**PROBLEM STATEMENT:**
Extract each line of the data below exactly as written.

**DATASET CONTENT:**
=-=-=-=-=
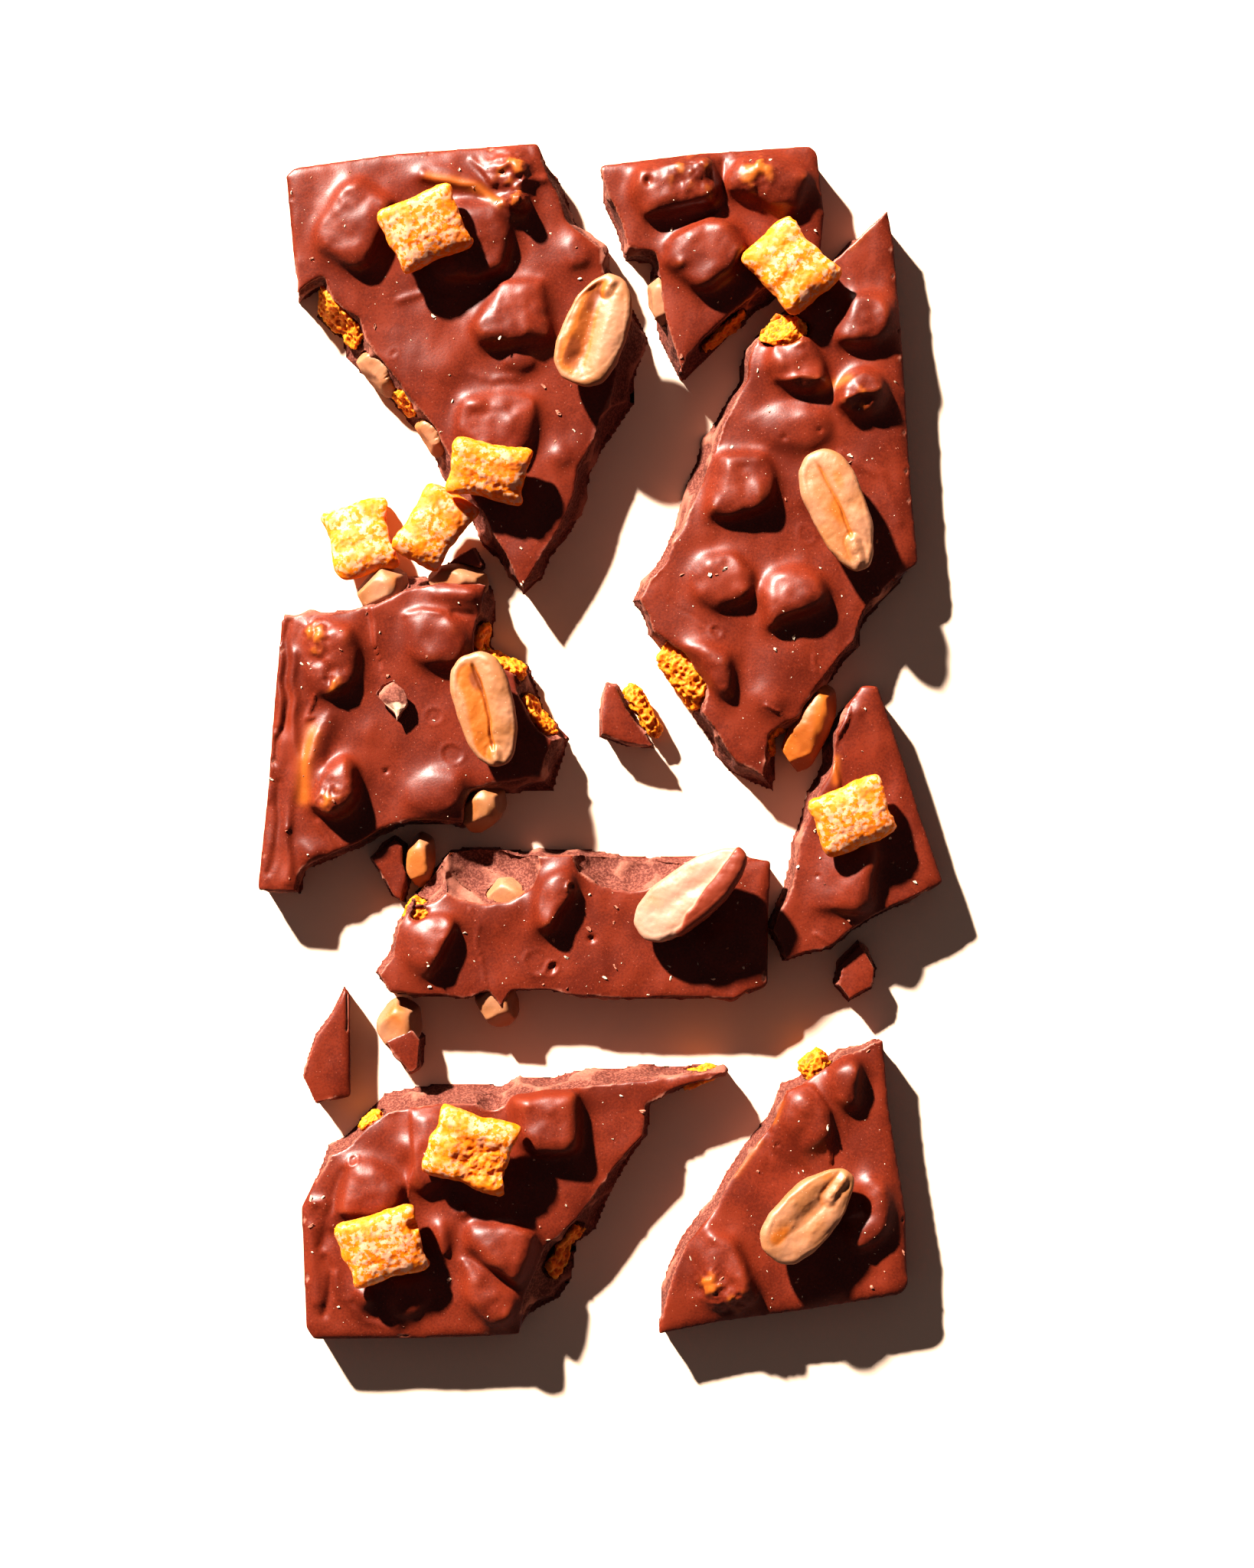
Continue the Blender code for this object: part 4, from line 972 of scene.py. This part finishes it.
# %% Cut nuts
NET_NUT = 0.24
KEPT = 0.78            # share of a nut's reach that each cut leaves
NUT_CUTS = ((0.9, 0.1, 0.4), (-0.7, 0.6, 0.3), (0.1, -0.8, 0.6), (-0.3, -0.2, 0.9), (0.4, 0.8, 0.4),
            (-0.8, -0.5, -0.1))
NUT_TOAST = {"shard_top_left_nut_2": 0.08, "shard_top_left_nut_4": 0.08, "shard_top_middle_nut_1": 0.1,
             "shard_right_nut_4": 0.85, "shard_left_nut_5": 0.15, "shard_centre_nut_2": 0.05,
             "shard_left_nut_1": 0.05, "shard_left_nut_2": 0.10, "chip_nut_cap_nut": 0.15}
USUAL_TOAST = 0.35


def nut_piece(name):
    clay = Clay(netted(merged(name), NET_NUT))
    clay.push(GAP)
    clay.co = clay.spread(clay.co, 6)
    clay.push(0.8)
    for cut in NUT_CUTS:
        cut_flat(clay, cut, KEPT)
    clay.relax(0.5, 0.5, 2)
    clay.push(0.10 * crag(clay.co, 1.4))
    clay.rest()
    toast = NUT_TOAST.get(name, USUAL_TOAST)
    clay.note("toast", np.clip(toast + 0.35 * ripple(clay.co, 3.4, 2), 0, 0.8))
    finish_piece(clay.mesh_now(), f"{name}_cut", "nut", (name,))


for name in shown_in_breaks("_nut"):
    nut_piece(name)
print("pieces so far", len(made))

# %% [markdown]
# ## What lies on top
#
# The toppings show best, and each lies tilted. It is easier to shape a thing that lies straight, so each is
# turned back to lie level at the middle of the scene, worked there with its length along X, and then laid
# in its place again by the same matrix.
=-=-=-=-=
**SOLUTION BELOW:**
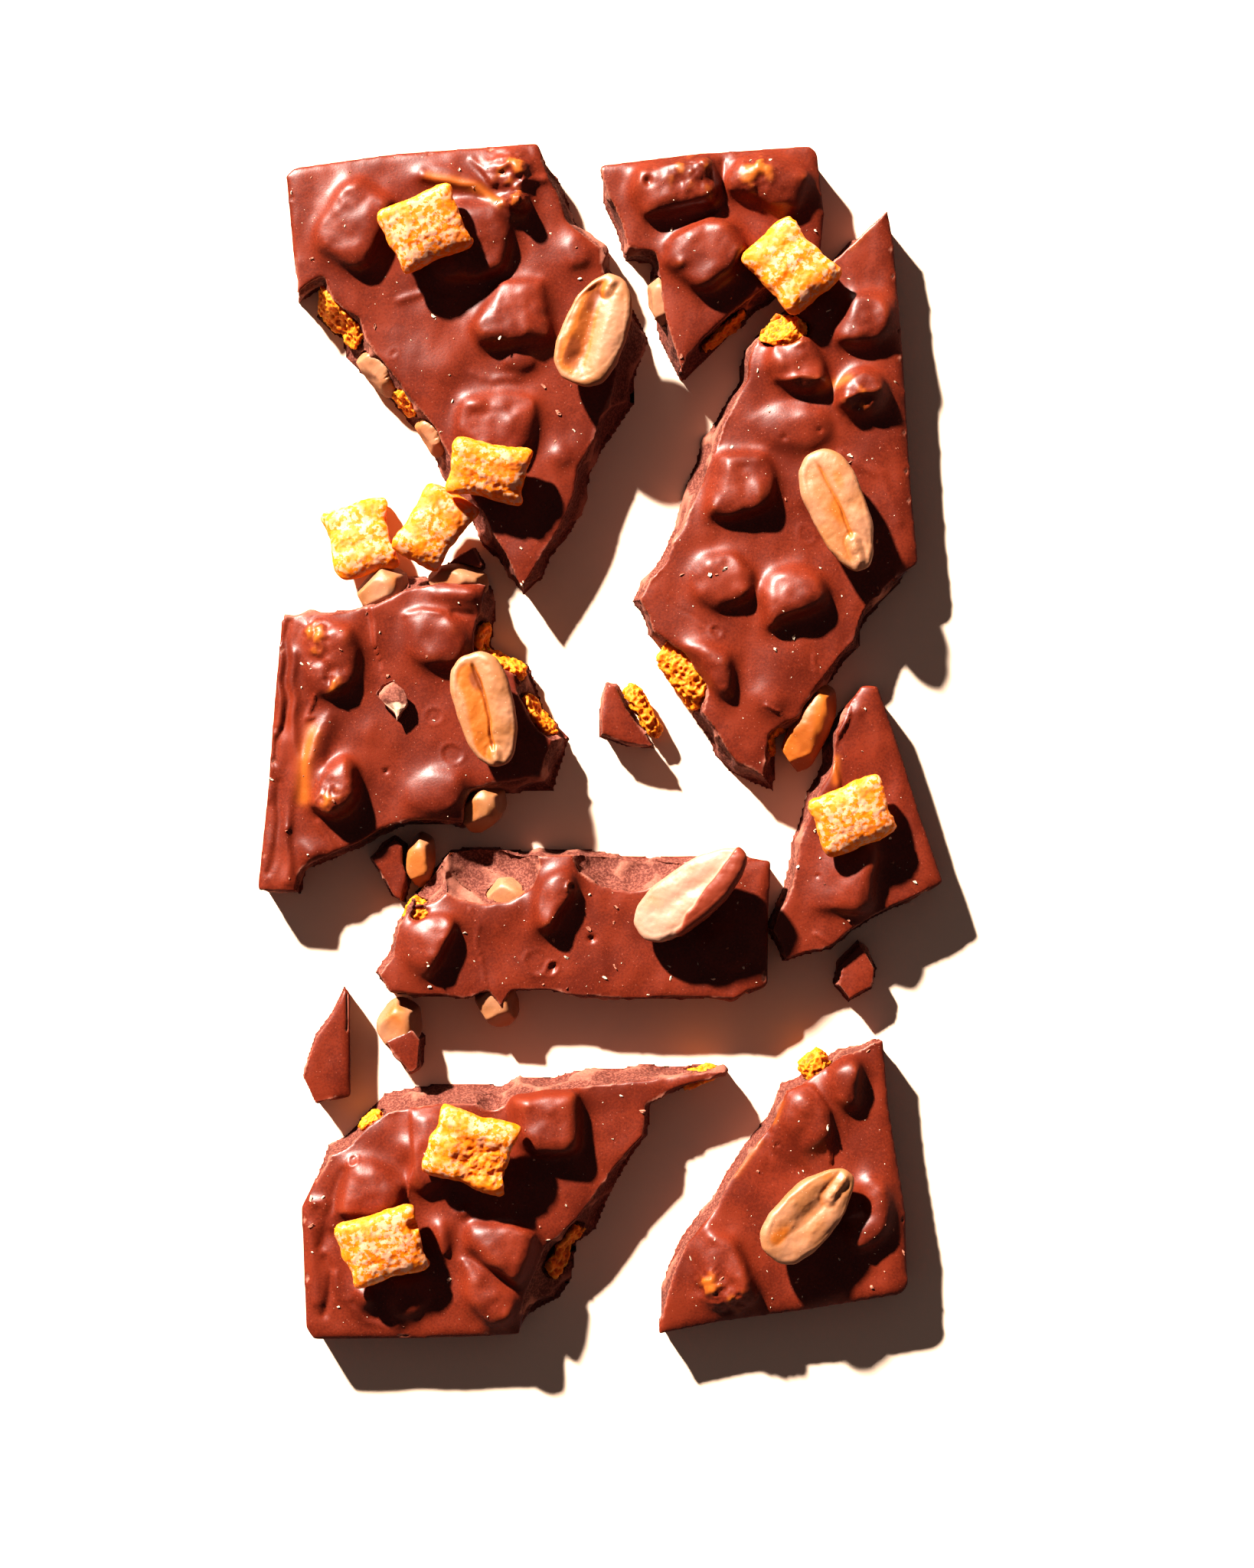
Continue the Blender code for this object: part 4, from line 972 of scene.py. This part finishes it.
# %% Cut nuts
NET_NUT = 0.24
KEPT = 0.78            # share of a nut's reach that each cut leaves
NUT_CUTS = ((0.9, 0.1, 0.4), (-0.7, 0.6, 0.3), (0.1, -0.8, 0.6), (-0.3, -0.2, 0.9), (0.4, 0.8, 0.4),
            (-0.8, -0.5, -0.1))
NUT_TOAST = {"shard_top_left_nut_2": 0.08, "shard_top_left_nut_4": 0.08, "shard_top_middle_nut_1": 0.1,
             "shard_right_nut_4": 0.85, "shard_left_nut_5": 0.15, "shard_centre_nut_2": 0.05,
             "shard_left_nut_1": 0.05, "shard_left_nut_2": 0.10, "chip_nut_cap_nut": 0.15}
USUAL_TOAST = 0.35


def nut_piece(name):
    clay = Clay(netted(merged(name), NET_NUT))
    clay.push(GAP)
    clay.co = clay.spread(clay.co, 6)
    clay.push(0.8)
    for cut in NUT_CUTS:
        cut_flat(clay, cut, KEPT)
    clay.relax(0.5, 0.5, 2)
    clay.push(0.10 * crag(clay.co, 1.4))
    clay.rest()
    toast = NUT_TOAST.get(name, USUAL_TOAST)
    clay.note("toast", np.clip(toast + 0.35 * ripple(clay.co, 3.4, 2), 0, 0.8))
    finish_piece(clay.mesh_now(), f"{name}_cut", "nut", (name,))


for name in shown_in_breaks("_nut"):
    nut_piece(name)
print("pieces so far", len(made))

# %% [markdown]
# ## What lies on top
#
# The toppings show best, and each lies tilted. It is easier to shape a thing that lies straight, so each is
# turned back to lie level at the middle of the scene, worked there with its length along X, and then laid
# in its place again by the same matrix.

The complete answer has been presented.